With any degree in the nursing field, there are clinical placements – but why? What do clinical placements mean for you and your degree? What value do they provide? And how are they done?
Law Insider defines clinical placements as any clinical rotations, internships, residencies, fellowships, and any other clinical training experience that a student undergoes as part of their health profession program. It is a period of practical clinical training with a provider, which satisfies the criteria for the relevant program, as set out in the definitive document.
Clinical placements are meant to help the budding medical professional in gaining real-world experience through hands-on learning. Under the guidance of a physician, an advanced nursing student pursuing a master’s degree in nursing would see and treat patients while being shadowed by a physician. It helps the student learn patient care and make medical decisions with oversight to prevent errors.
Many schools will help you find a local preceptor to do your clinical placement with, and that preceptor will be the one to guide you. The preceptor will also complete the forms for your school and help evaluate your progress and document your hours while supporting you.
For example, the online MSN-FNP program from the University of Indianapolis will help place you with a local preceptor, even though you are attending courses online. This program only requires one clinical placement rotation, which can be great for anyone who is also working full-time.
Clinical placements can begin once any required background checks and physical exams are completed.

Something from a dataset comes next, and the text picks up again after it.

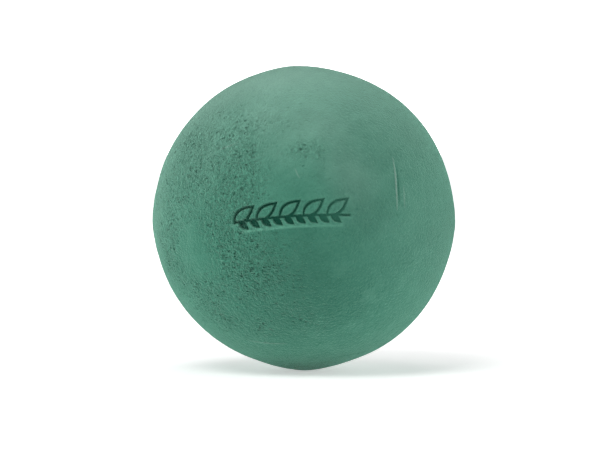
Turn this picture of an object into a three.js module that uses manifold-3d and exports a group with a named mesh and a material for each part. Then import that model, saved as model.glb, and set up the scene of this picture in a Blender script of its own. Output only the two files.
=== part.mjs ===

Once those requirements are met, you must then meet the requirements of the clinical placement.
According to the University of Indianapolis, you should expect to meet your objectives and complete daily written assignments to show that they are met. There will also be evaluation forms to fill out. You will be expected to understand clinical protocols and document all clinical encounters with standards while under the supervision of your preceptor.
While participating in your clinical placement, you should reach out to your preceptor with any questions related to patient care or documentation. You should also expect daily feedback and for your preceptor to review and sign off on all clinical documentation.
Actual experiences will vary on where the clinical placement is and the field chosen, but the above expectations should be standard for any program. Working in the field before achieving your advanced nursing degree and certificate will help you gain the knowledge and skills to care for patients in your new role.
Clinical placements are vital to your role in patient care and should not be overlooked or dismissed. They are there to help you understand how to accurately care for patients and diagnose, treat and document that patient care.